The power of this approach comes from probability theory. If a significant portion of the data were missing, the probability that random samples would all fall on the available pieces becomes extremely small. As the number of independent samples increases, the confidence in availability grows exponentially. This means that even lightweight clients, with minimal bandwidth and storage, can participate in data availability verification.

To make this work in a decentralized and adversarial environment, the data is typically encoded using erasure coding. Erasure coding transforms the original data into a larger set of coded pieces such that any sufficiently large subset can reconstruct the original. This ensures that data availability is not dependent on specific pieces, and it prevents adversaries from selectively withholding critical fragments.

In practice, DAS transforms the blockchain into a public bulletin board. The block producer must post data in a way that anyone can query arbitrary parts of it. The network then collectively samples and verifies, thereby establishing shared assurance that the data is present.

DAS unfolds as a coordinated process between block producers, validators, light clients, and, in Ethereum’s case, rollups that rely on the base layer for data publication. Consider a practical example involving an Ethereum rollup that submits a large batch of transactions using a blob introduced by EIP-4844. Blobs, in the context of Ethereum, are essentially large packets of data that can be included in Ethereum blocks, but unlike traditional transactions, they do not occupy space permanently on the blockchain and are only stored by nodes for about 18 days.

When the rollup posts its batch to Ethereum, the transaction data is placed into a blob rather than traditional calldata. Before being distributed across the network, this blob is transformed through erasure coding, expanding it into many coded fragments. At the same time, a cryptographic commitment, such as a KZG commitment, is included in the Ethereum block. This commitment serves as a compact fingerprint for the entire encoded dataset, allowing any node to verify whether a retrieved fragment genuinely belongs to the original blob.

Once the block is proposed and broadcast, the blob data propagates through Ethereum’s peer-to-peer network. Nodes are not required to download the entire blob. Instead, validators and light clients independently perform random sampling. Each node selects random indices corresponding to small fragments of the encoded blob and requests those pieces from peers. When a fragment is received, the node verifies it against the commitment in the block. If the proof matches, the sample is considered valid.

This sampling is unpredictable and decentralized. The rollup operator or block proposer cannot anticipate which fragments will be requested or by which nodes. If any meaningful portion of the blob were withheld, some sampling requests would fail or return invalid data. Because many nodes are sampling simultaneously, the likelihood that all of them miss the unavailable portions becomes extremely small. Within a short time, the network can detect data unavailability with high probability.

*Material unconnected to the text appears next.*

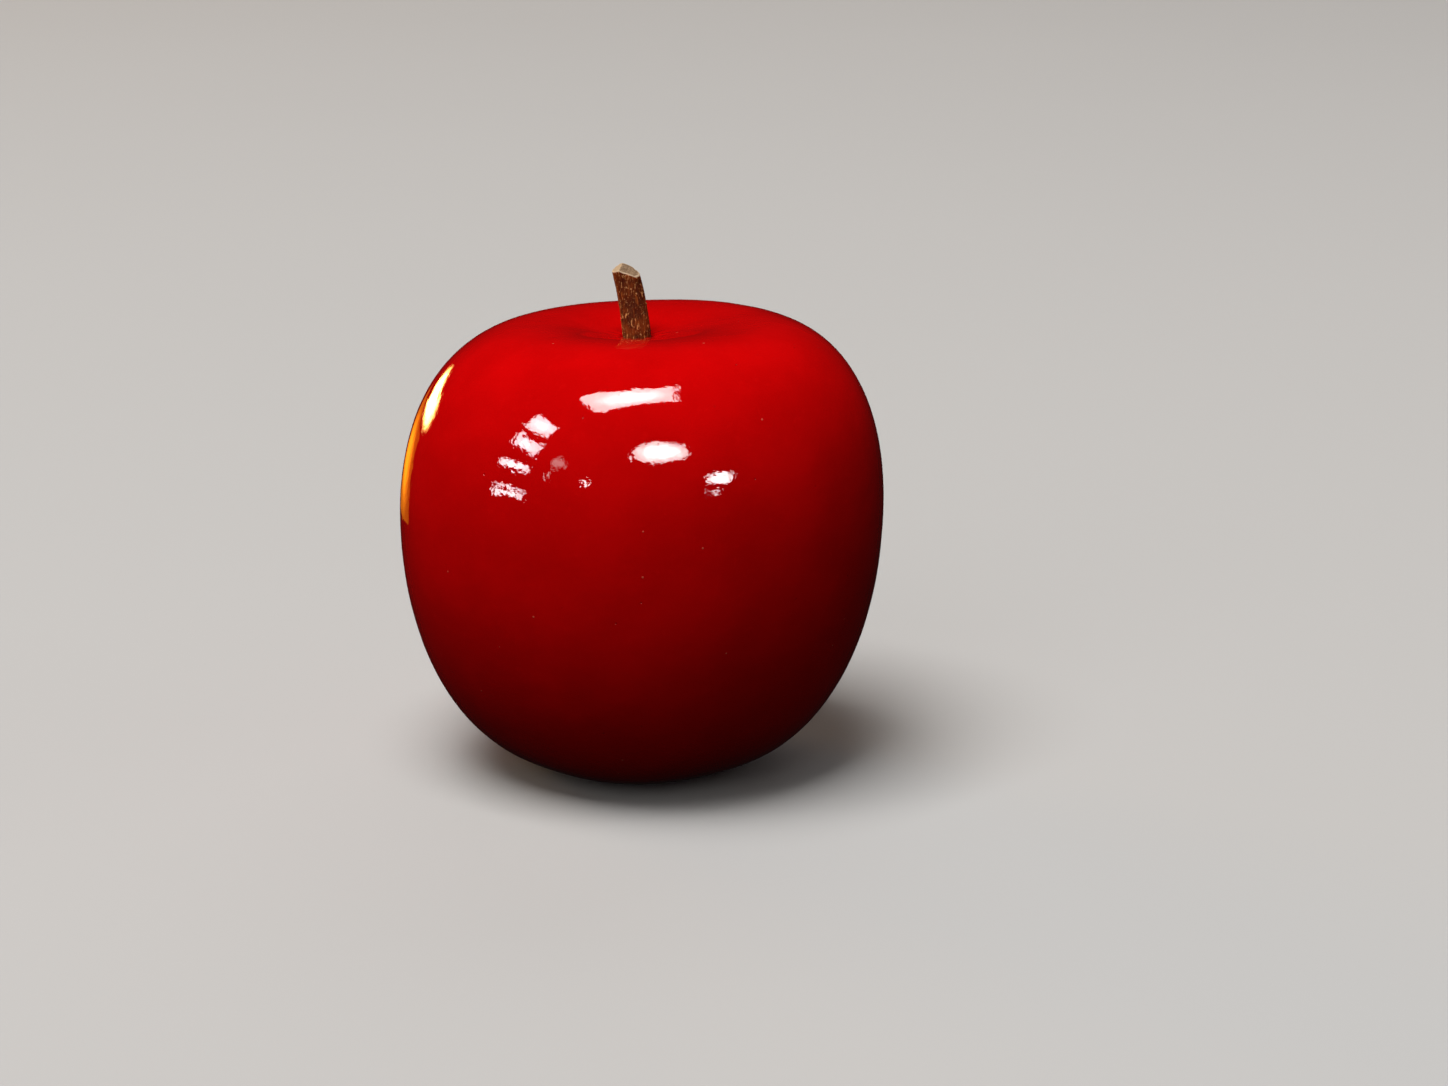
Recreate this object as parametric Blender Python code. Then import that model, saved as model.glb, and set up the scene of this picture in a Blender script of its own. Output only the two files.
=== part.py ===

If, however, all samples are consistently retrieved and verified, participants gain strong confidence that the entire blob is available, even though no single node has downloaded it in full. This collective assurance allows the block to be treated as safely available for higher-layer protocols. For the rollup, this guarantee is critical. Users and validators can later reconstruct the transaction batch from the blob if they need to verify state transitions or submit fraud proofs.

Through this process, Ethereum can support large volumes of rollup data without requiring every participant to bear the cost of full data replication. DAS ensures that posting a commitment without the underlying data becomes ineffective, because the network’s randomized checks make withholding data detectable in practice.

Despite its promise, DAS is not without challenges. One notable concern is technical complexity. Implementing erasure coding, cryptographic commitments, and efficient sampling protocols requires sophisticated engineering and careful analysis. Increased complexity inevitably raises the risk of implementation errors or subtle vulnerabilities.

Another challenge is parameter selection. Choosing appropriate coding parameters, sample sizes, and timeouts involves trade-offs among security, performance, and cost. These parameters may need to evolve over time as networks grow, usage patterns shift, and threat models change.

Incentive design remains another open area of research. Although sampling can theoretically be performed by any participant, networks may require explicit incentives to ensure sufficient and consistent participation. Validators are natural candidates for this role, but well-designed mechanisms could also encourage light clients and end users to contribute to availability checks.

Celestia is one of the first blockchain networks built around DAS as a core primitive. Rather than executing transactions itself, Celestia focuses on ordering and making data available. Execution is handled by rollups and other layers built on top. In this architecture, DAS enables Celestia to scale data throughput without sacrificing security. Light nodes sample block data, while rollups rely on the guarantee that their transaction data is available for verification and dispute resolution.

Ethereum’s roadmap also incorporates DAS, particularly through proposals such as PeerDAS and blob-based data introduced in recent upgrades. Ethereum aims to support a large ecosystem of rollups, each of which posts data to the base layer. Full data availability is essential for these rollups to remain trustless.

PeerDAS extends the sampling concept to Ethereum’s peer-to-peer network. Instead of requiring every node to store all blob data, nodes sample pieces from peers. Over time, the network collectively ensures that data is available. This approach allows Ethereum to increase data capacity while preserving decentralization.

Other projects, including specialized data availability layers and experimental research platforms, are also adopting DAS. These efforts explore variations in encoding schemes, sampling strategies, and network protocols. While implementations differ, the underlying principle remains the same. Data availability can be enforced through probabilistic sampling rather than exhaustive replication.

Data Availability Sampling represents a significant evolution in blockchain scalability and security design. It addresses one of the most fundamental challenges in distributed systems by ensuring that data remains accessible without imposing unsustainable costs on participants. By combining probabilistic sampling, erasure coding, and cryptographic commitments, DAS provides strong security guarantees with remarkable efficiency.

As blockchain architectures continue to evolve toward modular and layered designs, DAS is likely to become a standard building block. Ongoing research, real-world deployments, and iterative refinement will continue to expand its role, shaping the future of scalable and decentralized blockchain systems.